Pregnant with my son, I would read about breastfeeding but when I would get to the struggles and challenges mamas faced I would never finish. It was too heartbreaking already to face the fact that no matter how much I prepared to be the mama I hoped to be, there was always a chance something unexpected could happen with breastfeeding. I did my best to know about the most common challenges, like watching for different varies of tongue-tie, inverted nipples, delayed milk coming in, etc. But at some point, I had to just let go and reiterate to my husband how important it was for me to breastfeed our son, no matter what that looked like for us.
I know every parent’s breastfeeding story is different, and you must do what you feel is going to be best for you and your child.
Top 5 things you always need to Successfully Breastfeed
1) Hydrate: Drink water, then some more water. Staying hydrated is very important while breastfeeding to ensure your body does not get worn down; you drink when baby drinks. According to breastfeeding.about.com, about 6 to 8 glasses of water daily is best while breastfeeding baby full-time. You do not need to drink beyond thirst, but because we are so busy as moms we forget to listen to our bodies when it needs something.
For me, in the beginning, I would always have those beautifully oversized, hospital water mugs in my hand. Nowadays I have a Camelbak permanently attached to me like a shadow. I try to drink at least three, if not four of them a day, with each glass-fill being 750ml. For me, that amount feels the best. Drink one in the morning, one early afternoon, one with dinner, and fill one when going to bed (I don’t always finish this last one).
2) Self-care: Make sure you are taking care of yourself by getting enough sleep (yes, I realize how funny that reads) and eating right and enough for you to be healthy. Try to sleep when baby is sleeping and make sure you’re getting somewhat of a reasonable night’s rest. Remember, babies are only tiny temporarily so this too shall pass. Although it is most commonly recommended that a breastfeeding mama get an extra 500 calories a day, now specialist are starting to realize this varies for every individual (leLecheLegueInternational.org). It’s not so much the exact count of calories that a breastfeeding mama is getting as it is the right amount of vitamins and nutrients her body needs to continue to produce enough energy for herself and milk for her baby. Having a well-balanced diet for your individual body is key.
3) Support: Does your partner, family, friends, and work environment support your parenting right and decision? It is really important that everyone around you knows that breastfeeding is important to you, and that they need to support you in making that decision for you and your baby. It is best that everyone knows the only attitude to have should be positive and ask how they can help make it easier on you to breastfeed.
You do not need negative attitudes around you to mention quiting because it’s hard; the beginning has challenges but it’s more difficult when people around you aren’t being positive and supportive. Most of all, having a supportive partner who is on the same page as you is key. For me, having my husband be supportive and positive on some of those tough, sleepless nights in the beginning really helped boost my confidence and remind me why I could not give up.

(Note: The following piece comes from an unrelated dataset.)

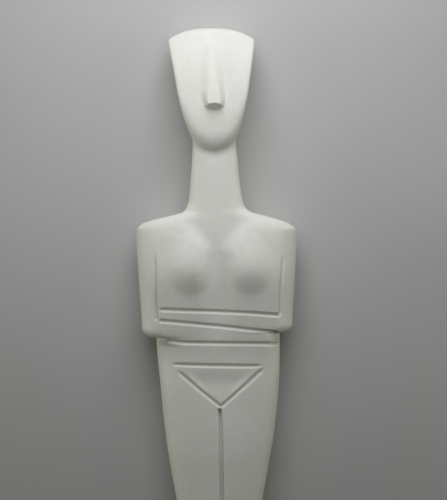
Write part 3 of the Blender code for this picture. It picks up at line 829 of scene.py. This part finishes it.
def back_depths(flat):
    """How deep the back is cut at each point, by the deepest of its lines."""
    arm_line = (ARM_LINE_WIDTH, ARM_LINE_DEPTH)
    cleft = (CLEFT_WIDTH, CLEFT_DEPTH)
    calf_cleft = (CALF_CLEFT_WIDTH, CALF_CLEFT_DEPTH)
    depths = [groove_depths(flat, line, arm_line) for line in BACK_ARM_LINES]
    depths += [groove_depths(flat, BACK_CLEFT, cleft, calf_cleft, tapers=(LINE_TAPER, NO_TAPER))]
    depths += [groove_depths(flat, SPINE_LINE, (SPINE_WIDTH, SPINE_DEPTH))]
    return np.max(depths, axis=0)


def carved(body):
    """The body with its lines cut along the surface's normals, kept inside the box of the solid."""
    points = body[:, :, [0, 3, 2]]
    flat = body[:, :, :2].reshape(-1, 2)
    normals = grid_normals(points)
    shape = body.shape[:2]
    depth = front_depths(flat).reshape(shape)
    depth[:, FRONT_POINTS:] = back_depths(flat).reshape(shape)[:, FRONT_POINTS:]
    points = points - normals * depth[:, :, None]
    low, high = np.array(CAD_BOX[0]), np.array(CAD_BOX[1])
    return np.clip(points, low, high)


def grid_faces(count, around):
    """Quads between neighbouring rings, and one face across each end."""
    faces = [tuple(range(around)), tuple(range((count - 1) * around, count * around))]
    for row in range(count - 1):
        here, below = row * around, (row + 1) * around
        for step in range(around):
            beside = (step + 1) % around
            faces.append((here + step, below + step, below + beside, here + beside))
    return faces


def cast_mesh():
    """The whole figure as one closed mesh, with its casting flaws."""
    points = carved(rings())
    count, around = points.shape[:2]
    mesh = bpy.data.meshes.new("figurine_cast")
    mesh.from_pydata(points.reshape(-1, 3).tolist(), [], grid_faces(count, around))
    work = bmesh.new()
    work.from_mesh(mesh)
    bmesh.ops.remove_doubles(work, verts=work.verts, dist=WELD_DISTANCE)
    bmesh.ops.triangulate(work, faces=[face for face in work.faces if len(face.verts) > 4])
    bmesh.ops.recalc_face_normals(work, faces=work.faces)
    for flaw in FLAWS:
        add_flaw(work, flaw)
    work.to_mesh(mesh)
    work.free()
    mesh.shade_smooth()
    return mesh


def add_flaw(work, flaw):
    """A small round nodule or pit in the front, on faces divided finely enough to hold it."""
    share, place, radius, height = flaw
    centre = Vector((float(across_body(place, share)), FIGURE_LENGTH * (0.5 - place)))
    reach = FLAW_PATCH * radius
    near = {v for v in work.verts if v.normal.z > FRONT_FACING and (v.co.xy - centre).length < reach}
    edges = [e for e in work.edges if e.verts[0] in near and e.verts[1] in near]
    bmesh.ops.subdivide_edges(work, edges=edges, cuts=FLAW_CUTS, use_grid_fill=True)
    work.normal_update()
    for vertex in work.verts:
        off = (vertex.co.xy - centre).length / (2 * radius)
        if off < 1 and vertex.normal.z > FRONT_FACING:
            vertex.co += vertex.normal * height * (1 - off * off) ** 2


def new_material(name):
    """A material with nodes, with its nodes and its links."""
    material = bpy.data.materials.new(name)
    material.use_nodes = True
    return material, material.node_tree.nodes, material.node_tree.links


def noise(nodes, links, scale, detail=4.0, roughness=0.55):
    """Noise in the object's own coordinates. The scale is in patches per metre."""
    place = nodes.new("ShaderNodeTexCoord")
    texture = nodes.new("ShaderNodeTexNoise")
    texture.inputs["Scale"].default_value = scale
    texture.inputs["Detail"].default_value = detail
    texture.inputs["Roughness"].default_value = roughness
    links.new(place.outputs["Object"], texture.inputs["Vector"])
    return texture.outputs["Fac"]


def spread(nodes, links, value, used, wanted=(0.0, 1.0)):
    """Takes the used range of a value to the wanted range."""
    node = nodes.new("ShaderNodeMapRange")
    for socket, number in zip(("From Min", "From Max", "To Min", "To Max"), (*used, *wanted)):
        node.inputs[socket].default_value = number
    links.new(value, node.inputs["Value"])
    return node.outputs["Result"]


def mixed(nodes, links, share, first, second):
    """A mix of two colours, or of a colour socket and a colour."""
    node = nodes.new("ShaderNodeMix")
    node.data_type = "RGBA"
    links.new(share, node.inputs["Factor"])
    for socket, colour in ((node.inputs[6], first), (node.inputs[7], second)):
        if isinstance(colour, tuple):
            socket.default_value = (*colour, 1.0)
        else:
            links.new(colour, socket)
    return node.outputs[2]


def specks(nodes, links, scale, radius, kept, strength):
    """The strength inside small round specks with soft edges, and 0 between them."""
    place = nodes.new("ShaderNodeTexCoord")
    cells = nodes.new("ShaderNodeTexVoronoi")
    cells.inputs["Scale"].default_value = scale
    links.new(place.outputs["Object"], cells.inputs["Vector"])
    spot = spread(nodes, links, cells.outputs["Distance"], (radius * 0.5, radius), (1.0, 0.0))
    split = nodes.new("ShaderNodeSeparateColor")
    links.new(cells.outputs["Color"], split.inputs["Color"])
    chosen = spread(nodes, links, split.outputs["Red"], (kept * 0.98, kept), (1.0, 0.0))
    both = nodes.new("ShaderNodeMath")
    both.operation = "MULTIPLY"
    links.new(spot, both.inputs[0])
    links.new(chosen, both.inputs[1])
    return spread(nodes, links, both.outputs[0], (0.0, 1.0), (0.0, strength))


def plaster_colour(nodes, links):
    """Faint clouds, a fine grain, and a few dark and pale specks."""
    clouds = spread(nodes, links, noise(nodes, links, CLOUD_SCALE), CLOUD_RANGE)
    colour = mixed(nodes, links, clouds, CLOUD_DARKER, CLOUD_LIGHTER)
    fine = noise(nodes, links, GRAIN_SCALE, detail=6.0)
    fine = spread(nodes, links, fine, GRAIN_RANGE, (0.0, GRAIN_STRENGTH))
    colour = mixed(nodes, links, fine, colour, GRAIN_COLOUR)
    colour = mixed(nodes, links, specks(nodes, links, *DARK_SPECKS), colour, DARK_SPECK)
    return mixed(nodes, links, specks(nodes, links, *PALE_SPECKS), colour, PALE_SPECK)


def plaster_bump(nodes, links):
    """A fine grain on a coarser one."""
    grain = nodes.new("ShaderNodeMath")
    grain.operation = "ADD"
    links.new(noise(nodes, links, FINE_BUMP_SCALE, detail=3.0), grain.inputs[0])
    links.new(noise(nodes, links, COARSE_BUMP_SCALE, detail=3.0), grain.inputs[1])
    bump = nodes.new("ShaderNodeBump")
    bump.inputs["Strength"].default_value = BUMP_STRENGTH
    bump.inputs["Distance"].default_value = BUMP_HEIGHT
    links.new(grain.outputs[0], bump.inputs["Height"])
    return bump.outputs["Normal"]


def plaster():
    """Fine off-white casting plaster, matte, with a little light passing under its surface."""
    material, nodes, links = new_material("casting_plaster")
    shader = nodes["Principled BSDF"]
    links.new(plaster_colour(nodes, links), shader.inputs["Base Color"])
    worn = spread(nodes, links, noise(nodes, links, WEAR_SCALE), WEAR_RANGE, ROUGHNESS_RANGE)
    links.new(worn, shader.inputs["Roughness"])
    links.new(plaster_bump(nodes, links), shader.inputs["Normal"])
    shader.inputs["Specular IOR Level"].default_value = PLASTER_SPECULAR
    shader.inputs["Subsurface Weight"].default_value = GLOW_WEIGHT
    shader.inputs["Subsurface Radius"].default_value = GLOW_COLOUR
    shader.inputs["Subsurface Scale"].default_value = GLOW_DEPTH
    return material


def figurine():
    """The visible figure, in the solid's place."""
    piece = bpy.data.objects.new("figurine_cast", cast_mesh())
    bpy.context.scene.collection.objects.link(piece)
    piece.data.materials.append(plaster())
    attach(piece, "root")
    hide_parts("figurine")


def floor():
    """A plain pale floor, just under the surface that the figure lies on."""
    mesh = bpy.data.meshes.new("floor")
    corners = [(x * FLOOR_REACH, y * FLOOR_REACH, 0) for x, y in ((-1, -1), (1, -1), (1, 1), (-1, 1))]
    mesh.from_pydata(corners, [], [(0, 1, 2, 3)])
    plane = bpy.data.objects.new("floor", mesh)
    plane.location.z = -FLOOR_GAP
    bpy.context.scene.collection.objects.link(plane)
    material, nodes, links = new_material("floor_paper")
    shader = nodes["Principled BSDF"]
    clouds = spread(nodes, links, noise(nodes, links, FLOOR_CLOUD_SCALE), FLOOR_CLOUD_RANGE)
    links.new(mixed(nodes, links, clouds, FLOOR_DARKER, FLOOR_LIGHTER), shader.inputs["Base Color"])
    shader.inputs["Roughness"].default_value = FLOOR_ROUGHNESS
    mesh.materials.append(material)


def area_light(name, place, size, power, colour):
    """A soft square light that faces LIGHT_AIM and isn't seen itself."""
    data = bpy.data.lights.new(name, "AREA")
    data.shape = "SQUARE"
    data.size = size
    data.energy = power
    data.color = colour
    light = bpy.data.objects.new(name, data)
    light.location = place
    light.rotation_euler = (Vector(LIGHT_AIM) - Vector(place)).to_track_quat("-Z", "Y").to_euler()
    light.visible_camera = False
    bpy.context.scene.collection.objects.link(light)


def lights():
    """Two soft keys past the head, a strong low light from the right and two weaker ones from the left."""
    for name, (place, size, power, colour) in LIGHTS.items():
        area_light(name, place, size, power, colour)
    world = bpy.data.worlds.new("studio")
    world.use_nodes = True
    background = world.node_tree.nodes["Background"]
    background.inputs["Color"].default_value = WORLD_COLOUR
    background.inputs["Strength"].default_value = WORLD_STRENGTH
    bpy.context.scene.world = world


def camera():
    """Straight above the middle of the photo, with the photo's share of the figure."""
    data = bpy.data.cameras.new("camera")
    data.sensor_width = SENSOR_WIDTH
    data.lens = SENSOR_WIDTH * (CAMERA_HEIGHT - SEEN_HEIGHT) / SEEN_WIDTH
    data.clip_start, data.clip_end = CLIP_RANGE
    eye = bpy.data.objects.new("camera", data)
    eye.location = (*CAMERA_PLACE, CAMERA_HEIGHT)
    bpy.context.scene.collection.objects.link(eye)
    bpy.context.scene.camera = eye


figurine()
floor()
lights()
camera()
bpy.context.scene.view_settings.view_transform = "Standard"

4) Help: Do not be afraid to ask for help. If you are feeling lost and have tried everything but breastfeeding is still not going well, don’t hesitate to see a lactation consultant. If you’ve done that but still feel something’s wrong, see a different one, see two different ones; see a pediatric specialist who focuses on tongue-tie and other over looked medical breastfeeding challenges. Always follow your gut, mama! Also, join local Le Leche Leagues and other private breastfeeding communities on Facebook; they are amazing!
5) Relax: Try to relax and give yourself a break. This, I would say is the hardest for me to do. It’s hard being a mom and although breastfeeding is the best thing to do for your babies, it is also very demanding on you and your body 24/7. So, try to set time each day or week aside for yourself to just breath, take a shower, read a book, go to the store ALONE, whatever you like to do for an hour or two. This is important for your emotional state, which affects your body and milk production. With more break through each day in the medical field on postpartum depression, we need to support new moms and ourselves the best way possible.
According to postpartumprogress.com, 1 in 4 women suffer from some form of PPD. That can lead to difficulties with breastfeeding and other postpartum goals.
A big part of life as a parent, you must do what’s best for you, your child and your family. However, when it comes to breastfeeding the best advice I can give you is never give up because you could be right there on the edge about to make it to the other side of victory.